City completes emergency operations center in basement of City Hall
In the event of a major disaster in Hill County, city and county officials will be ready after a new emergency operations center is opened in the basement of Havre City Hall next week.
The approximately 1,200-square-foot room, which has been planned for four years, has Internet connections, phone lines and cable television so the mayor, city department heads, and county commissioners can monitor a situation and present a coordinated response to disasters ranging from a fire to a tornado to a train wreck.
"Other than a major flood, we should be able to use that room for just about any disaster that may confront us," said Havre Police Chief Kevin Olson, adding that in a flood, officials would use the Hill County Detention Center because City Hall would be in the flood plain.
Havre Mayor Bob Rice said the room fills a need that has been recognized by both city and county officials.
"Now I know that when we have a disaster, we have a place where we can meet," said Rice, who said he knows from his U.S. Navy experience helping deal with a Los Angeles earthquake in the 1980s that the biggest problem in disasters is communication.
"You have to have a central point of communication," Rice said. "Coordination has to come from one (group)."
"Hopefully we will never have to use it for anything other than meetings," he added.
Olson said the idea for the room originated before the 9/11 attacks, when city officials from the public works, police and fire departments decided they needed a multipurpose space for training, meetings and emergency preparedness.
The idea came in part after disaster training exercises conducted in the basement of the old jail were hindered by limited space and no telephone jacks, Olson said.

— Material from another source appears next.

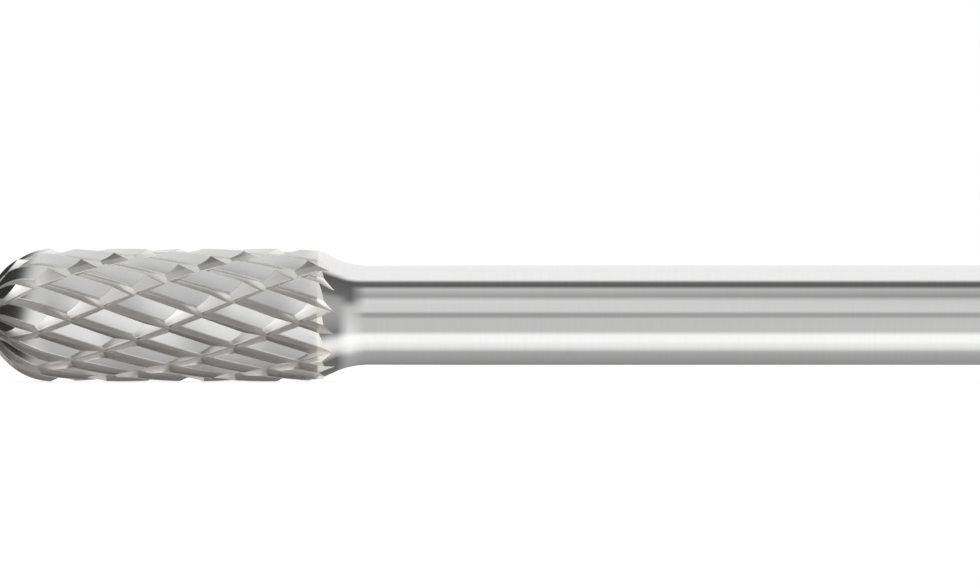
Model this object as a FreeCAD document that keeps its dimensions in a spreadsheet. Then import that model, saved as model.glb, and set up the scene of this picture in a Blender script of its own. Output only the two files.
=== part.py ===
import FreeCAD, Part
import Sketcher
import math
import os

os.makedirs("parts", exist_ok=True)

# Carbide burr, ball-nosed cylinder shape, with double-cut teeth: a tungsten carbide head brazed
# to a steel shank, then ground in one set-up, so the flutes run on over the braze into the neck.
# Millimetres. The tool's axis is X, its nose points to -X, and the origin is the centre of the
# shank's end face.

doc = FreeCAD.newDocument("carbide_burr")

# Driving dimensions. Angles are in degrees about the axis, and they are measured from -Y towards -Z.
SIZES = [
    ("head_diameter", 8.0, "over the cutting edges"),
    ("head_length", 20.0, "nose to braze, ball nose included"),
    ("braze_thickness", 0.1, "film of braze between head and shank"),
    ("shank_diameter", 6.0, "plain part that a collet holds"),
    ("shank_length", 44.9, "braze to end face, neck included"),
    ("neck_radius", 4.5, "hollow arc from the head's diameter down to the shank"),
    ("end_chamfer", 0.4, "on the shank's free end"),
    ("flute_count", 16, "right-hand flutes, one for each row of teeth"),
    ("flute_lead", 70.0, "length of one turn of a flute"),
    ("flute_depth", 0.58, "cutting edge to the bottom of a flute"),
    ("flute_start", 15.6, "angle of one cutting edge where the shank begins"),
    ("heel_depth", 0.22, "drop from the cutting edge to the heel of a tooth"),
    ("heel_share", 0.64, "share of a tooth's pitch that its relieved back takes"),
    ("foot_share", 0.965, "share of the pitch at which the next tooth's rake face begins"),
    ("breaker_count", 8, "left-hand chip-breaker grooves that cross the flutes"),
    ("breaker_lead", 56.0, "length of one turn of a groove"),
    ("breaker_depth", 0.52, "cutting edge to the bottom of a groove"),
    ("breaker_start", 0.8, "angle of one groove's bottom where the shank begins"),
    ("breaker_nose_side", 2.2, "length along the axis of the wall towards the nose"),
    ("breaker_shank_side", 0.25, "length along the axis of the wall towards the shank"),
    ("breaker_clear", 0.15, "height to which a groove's gauge stands over the cutting edges"),
    ("nose_land", 0.45, "radius of the plain point that the flutes leave on the nose"),
    ("nose_run_in", 1.5, "growth in radius over which the flutes reach full depth"),
    ("room_clear", 1.0, "by which the pieces' plain rooms stand clear of the teeth"),
]

# Sizes that follow from the others.
FORMULAS = [
    ("neck_step", "(head_diameter - shank_diameter) / 2", "drop from the head to the shank"),
    ("neck_length", "sqrt(neck_radius ^ 2 - (neck_radius - neck_step) ^ 2)", "along the axis"),
    ("neck_end", "neck_length - shank_length", "place where the plain shank begins"),
    ("head_face", "-shank_length - braze_thickness", "place of the head's flat face"),
    ("nose", "head_face - head_length", "place of the nose's point"),
    ("ball_centre", "nose + head_diameter / 2", "place of the ball nose's centre"),
]

sheet = doc.addObject("Spreadsheet::Sheet", "sizes")
written = [(alias, str(value), note) for alias, value, note in SIZES]
written += [(alias, "=" + formula, note) for alias, formula, note in FORMULAS]
for row, (alias, content, note) in enumerate(written, start=1):
    sheet.set(f"A{row}", alias)
    sheet.set(f"B{row}", content)
    sheet.set(f"C{row}", note)
    sheet.setAlias(f"B{row}", alias)
doc.recompute()


def size(alias):
    return float(sheet.get(alias))


def plane(body, role):
    return next(part for part in body.Origin.OriginFeatures if part.Role == role)


# Steel shank as turned: the neck's hollow arc, the plain shank and the chamfered end, revolved
# about X. The neck starts at the head's full diameter, and its arc ends tangent to the shank.
HEAD_RADIUS = size("head_diameter") / 2
SHANK_RADIUS = size("shank_diameter") / 2
SHANK_LENGTH = size("shank_length")
NECK_RADIUS = size("neck_radius")
NECK_END = size("neck_end")
CHAMFER = size("end_chamfer")

shank_blank = doc.addObject("PartDesign::Body", "shank_blank")
profile = shank_blank.newObject("Sketcher::SketchObject", "shank_profile")
profile.AttachmentSupport = [(plane(shank_blank, "XZ_Plane"), "")]
profile.MapMode = "FlatFace"

arc_centre = FreeCAD.Vector(NECK_END, SHANK_RADIUS + NECK_RADIUS, 0)
start_angle = math.atan2(HEAD_RADIUS - arc_centre.y, -SHANK_LENGTH - NECK_END)
corners = [
    FreeCAD.Vector(-SHANK_LENGTH, 0, 0),
    FreeCAD.Vector(-SHANK_LENGTH, HEAD_RADIUS, 0),
    FreeCAD.Vector(NECK_END, SHANK_RADIUS, 0),
    FreeCAD.Vector(-CHAMFER, SHANK_RADIUS, 0),
    FreeCAD.Vector(0, SHANK_RADIUS - CHAMFER, 0),
    FreeCAD.Vector(0, 0, 0),
]
arc = Part.ArcOfCircle(
    Part.Circle(arc_centre, FreeCAD.Vector(0, 0, 1), NECK_RADIUS), start_angle, -math.pi / 2
)
face_line = profile.addGeometry(Part.LineSegment(corners[0], corners[1]), False)
neck_arc = profile.addGeometry(arc, False)
shank_line = profile.addGeometry(Part.LineSegment(corners[2], corners[3]), False)
chamfer_line = profile.addGeometry(Part.LineSegment(corners[3], corners[4]), False)
end_line = profile.addGeometry(Part.LineSegment(corners[4], corners[5]), False)
axis_line = profile.addGeometry(Part.LineSegment(corners[5], corners[0]), False)


def constrain(kind, *arguments, name="", expression=""):
    index = profile.addConstraint(Sketcher.Constraint(kind, *arguments))
    if name:
        profile.renameConstraint(index, name)
        profile.setExpression(f"Constraints.{name}", expression)


START, END, ORIGIN = 1, 2, -1
constrain("Coincident", face_line, END, neck_arc, START)
constrain("Tangent", neck_arc, END, shank_line, START)
constrain("Coincident", shank_line, END, chamfer_line, START)
constrain("Coincident", chamfer_line, END, end_line, START)
constrain("Coincident", end_line, END, axis_line, START)
constrain("Coincident", axis_line, END, face_line, START)
constrain("Coincident", end_line, END, ORIGIN, START)
constrain("Vertical", face_line)
constrain("Horizontal", shank_line)
constrain("Vertical", end_line)
constrain("Horizontal", axis_line)
constrain("DistanceX", axis_line, END, axis_line, START, SHANK_LENGTH,
          name="length", expression="sizes.shank_length")
constrain("DistanceY", face_line, START, face_line, END, HEAD_RADIUS,
          name="head_radius", expression="sizes.head_diameter / 2")
constrain("DistanceY", ORIGIN, START, shank_line, END, SHANK_RADIUS,
          name="shank_radius", expression="sizes.shank_diameter / 2")
constrain("Radius", neck_arc, NECK_RADIUS, name="neck_radius", expression="sizes.neck_radius")
constrain("DistanceX", shank_line, END, end_line, START, CHAMFER,
          name="chamfer_run", expression="sizes.end_chamfer")
constrain("DistanceY", end_line, START, shank_line, END, CHAMFER,
          name="chamfer_rise", expression="sizes.end_chamfer")

turning = shank_blank.newObject("PartDesign::Revolution", "shank_turning")
turning.Profile = profile
turning.ReferenceAxis = (profile, ["H_Axis"])
turning.Angle = 360

# Braze: a film of the head's diameter between the head and the shank.
along_x = FreeCAD.Rotation(FreeCAD.Vector(0, 1, 0), 90)
braze_blank = doc.addObject("Part::Cylinder", "braze_blank")
braze_blank.Placement = FreeCAD.Placement(FreeCAD.Vector(0, 0, 0), along_x)
braze_blank.setExpression("Radius", "sizes.head_diameter / 2")
braze_blank.setExpression("Height", "sizes.braze_thickness")
braze_blank.setExpression(".Placement.Base.x", "sizes.head_face")

# Toothed bar: the form that the grinding wheel leaves. It has a ball nose, and then a constant
# diameter that carries on past the neck. Every flute keeps one lead over the nose and the
# cylinder. At each station along the axis the bar's section is a ring of saw teeth: cutting edge,
# relieved back, heel, flute wall, and the foot of the next tooth's rake face.
BALL_CENTRE = size("ball_centre")
BALL_STEPS = 9
STATION_STEP = 1.7
RUN_OUT = 0.5
BAR_END = NECK_END + RUN_OUT


def stations():
    """Places along the axis, each with the radius over the cutting edges there."""
    first = math.asin(size("nose_land") / HEAD_RADIUS)
    places = []
    for step in range(BALL_STEPS):
        polar = first + (math.pi / 2 - first) * step / BALL_STEPS
        places.append((BALL_CENTRE - HEAD_RADIUS * math.cos(polar), HEAD_RADIUS * math.sin(polar)))
    steps = math.ceil((BAR_END - BALL_CENTRE) / STATION_STEP)
    for step in range(steps + 1):
        places.append((BALL_CENTRE + (BAR_END - BALL_CENTRE) * step / steps, HEAD_RADIUS))
    return places


def on_bar(place, angle, depth, lead):
    """A point at a depth under the cutting edges, on a helix that has the angle at the shank."""
    x, edge_radius = place
    share = min(1.0, (edge_radius - size("nose_land")) / size("nose_run_in"))
    radius = edge_radius - (depth * share if depth > 0 else depth)
    turn = math.radians(angle + 360 * (x + SHANK_LENGTH) / lead)
    return FreeCAD.Vector(x, -radius * math.cos(turn), -radius * math.sin(turn))


def facet(*points):
    return Part.Face(Part.makePolygon([*points, points[0]]))


def skin(rings):
    """Triangles from each ring of points to the next, with every patch split the shorter way."""
    faces = []
    for ring, after in zip(rings, rings[1:]):
        for i in range(len(ring)):
            k = (i + 1) % len(ring)
            if ring[i].distanceToPoint(after[k]) < ring[k].distanceToPoint(after[i]):
                faces.append(facet(ring[i], ring[k], after[k]))
                faces.append(facet(ring[i], after[k], after[i]))
            else:
                faces.append(facet(ring[i], ring[k], after[i]))
                faces.append(facet(ring[k], after[k], after[i]))
    return faces


def closed(faces):
    shell = Part.makeShell(faces)
    shell.sewShape()
    solid = Part.makeSolid(shell)
    if solid.Volume < 0:
        solid.reverse()
    return solid


FLUTE_COUNT = round(size("flute_count"))
FLUTE_PITCH = 360 / FLUTE_COUNT
TOOTH = [
    (0.0, 0.0),
    (size("heel_share"), size("heel_depth")),
    (size("foot_share"), size("flute_depth")),
]


def toothed_bar():
    rings = []
    for place in stations():
        ring = []
        for tooth in range(FLUTE_COUNT):
            edge = size("flute_start") + tooth * FLUTE_PITCH
            for share, depth in TOOTH:
                ring.append(on_bar(place, edge + share * FLUTE_PITCH, depth, size("flute_lead")))
        rings.append(ring)
    tip = FreeCAD.Vector(size("nose"), 0, 0)
    first = rings[0]
    point = [facet(tip, first[i - 1], first[i]) for i in range(len(first))]
    return closed(skin(rings) + point + [facet(*rings[-1])])


# Chip breakers: left-hand V grooves across the teeth. The gauge is the solid that one groove
# takes away: a long wall that rises gently to the nose, and a short steep wall that leaves an edge
# on the teeth behind it. Both walls are carried on to a height clear of the cutting edges.
def breaker_gauge():
    depth = size("breaker_depth")
    clear = size("breaker_clear")
    lead = -size("breaker_lead")
    turn_rate = 360 / size("breaker_lead")
    overrun = (depth + clear) / depth
    bottom = size("breaker_start")
    before = bottom - turn_rate * size("breaker_nose_side") * overrun
    after = bottom + turn_rate * size("breaker_shank_side") * overrun
    middle = (before + after) / 2
    corners = [(before, -clear), (bottom, depth), (after, -clear), (middle, -clear)]
    rings = [[on_bar(place, angle, drop, lead) for angle, drop in corners] for place in stations()]
    return closed(skin(rings) + [facet(*rings[0]), facet(*rings[-1])])


def around(solid, count):
    turned = []
    for i in range(count):
        copy = solid.copy()
        copy.rotate(FreeCAD.Vector(0, 0, 0), FreeCAD.Vector(1, 0, 0), 360 * i / count)
        turned.append(copy)
    return Part.makeCompound(turned)


fluted_bar = doc.addObject("Part::Feature", "fluted_bar")
fluted_bar.Shape = toothed_bar()
breakers = doc.addObject("Part::Feature", "breakers")
breakers.Shape = around(breaker_gauge(), round(size("breaker_count")))
ground_bar = doc.addObject("Part::Cut", "ground_bar")
ground_bar.Base = fluted_bar
ground_bar.Tool = breakers

# Each piece takes its own length of the toothed bar. The rooms are plain cylinders that stand
# clear of the teeth and end at the piece's faces.
def room(name, start, length):
    cylinder = doc.addObject("Part::Cylinder", name)
    cylinder.Placement = FreeCAD.Placement(FreeCAD.Vector(0, 0, 0), along_x)
    cylinder.setExpression("Radius", "sizes.head_diameter / 2 + sizes.room_clear")
    cylinder.setExpression("Height", length)
    cylinder.setExpression(".Placement.Base.x", start)
    return cylinder


head_room = room("head_room", "sizes.nose - sizes.room_clear",
                 "sizes.head_length + sizes.room_clear")
carbide_head = doc.addObject("Part::Common", "carbide_head")
carbide_head.Base = ground_bar
carbide_head.Tool = head_room

neck_room = room("neck_room", "sizes.head_face - sizes.room_clear",
                 "sizes.neck_end - sizes.head_face + sizes.room_clear")
wheel_path = doc.addObject("Part::Cut", "wheel_path")
wheel_path.Base = neck_room
wheel_path.Tool = ground_bar

braze_joint = doc.addObject("Part::Cut", "braze_joint")
braze_joint.Base = braze_blank
braze_joint.Tool = wheel_path
steel_shank = doc.addObject("Part::Cut", "steel_shank")
steel_shank.Base = shank_blank
steel_shank.Tool = wheel_path

doc.recompute()

for item in doc.Objects:
    if "Invalid" in item.State or "Error" in item.State:
        raise RuntimeError(f"{item.Name} failed: {item.State}")
for piece in (carbide_head, braze_joint, steel_shank):
    shape = piece.Shape
    if shape.isNull() or not shape.isValid():
        raise RuntimeError(f"{piece.Label} has no valid shape")
    shape.exportStep(f"parts/{piece.Label}.step")
    print(piece.Label, len(shape.Solids), "solid", len(shape.Faces), "faces", round(shape.Volume, 2))
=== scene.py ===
# %% [markdown]
# # A carbide burr on a white table
# A carbide burr is a small rotary file. Its head is sintered tungsten carbide, brazed to a steel
# shank, and a diamond wheel then grinds the teeth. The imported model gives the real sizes, and
# this lesson gives the burr its fine teeth and its finish.

# %% Load the frame
import bpy
import math
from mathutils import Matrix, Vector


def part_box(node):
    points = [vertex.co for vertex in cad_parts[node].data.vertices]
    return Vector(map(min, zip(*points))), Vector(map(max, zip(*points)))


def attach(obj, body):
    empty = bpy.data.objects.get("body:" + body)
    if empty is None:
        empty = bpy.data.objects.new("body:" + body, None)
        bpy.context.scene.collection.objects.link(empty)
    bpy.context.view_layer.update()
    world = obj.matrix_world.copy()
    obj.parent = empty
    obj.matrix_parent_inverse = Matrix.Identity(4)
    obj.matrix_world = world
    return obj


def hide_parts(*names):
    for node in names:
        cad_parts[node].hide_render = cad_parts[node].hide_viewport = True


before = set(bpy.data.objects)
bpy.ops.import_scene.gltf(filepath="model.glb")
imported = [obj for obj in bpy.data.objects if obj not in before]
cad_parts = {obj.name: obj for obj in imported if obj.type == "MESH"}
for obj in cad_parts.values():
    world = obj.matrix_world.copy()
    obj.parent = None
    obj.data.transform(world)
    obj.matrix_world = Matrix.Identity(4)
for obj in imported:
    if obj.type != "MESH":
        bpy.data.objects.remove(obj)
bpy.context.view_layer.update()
MM = 0.001


print("nodes:", sorted(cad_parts))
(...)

The public works department developed the floor plans three years ago for the 36-by-38-foot room. The project, which cost about $15,000, was paid for with the city's capital outlay plan, which allows money left over in the budget at the end of each year to be designated for projects. It took three years to get enough money, Olson said.
City workers began construction last fall and finished about two weeks ago.
Phone and Internet connections have already been installed, and the county paid for two televisions. The room also has a bathroom, a kitchenette and a space for a ceiling-mounted projector. Computers are not yet in place, Rice said.
All that's needed for the center to become operational, Rice said, are the chairs and tables. Those items were taken care of on Saturday, when Havre resident Tillie S. Patterson donated $3,250 to buy furniture.
Patterson said she was approached by Rice about a week ago and was told he city needed help to start the center.
"The disaster center is something we don't have and something we needed in these terrible times," Patterson said.
Patterson's name will be mounted on a metal plaque on the door of the room.
Patterson has donated to numerous Havre charities and causes. She gave $10,000 to help complete Robert Patterson Memorial Park in the late 1980s. Her husband, Robert, died in 1985.
She also gave $10,000 in 2002 to the Soroptimists International for scholarships to Montana State University-Northern. In 1977 Patterson and her husband donated the land to complete 12th Avenue between Ninth and 13th streets.
The room should be operational next week, Rice said.
"We're all extremely excited and I can't pay enough compliments to public works and their personnel for doing such a fine job," Olson said.
"It turned out really nice and the city employees did all the work," except for the carpet, Rice said.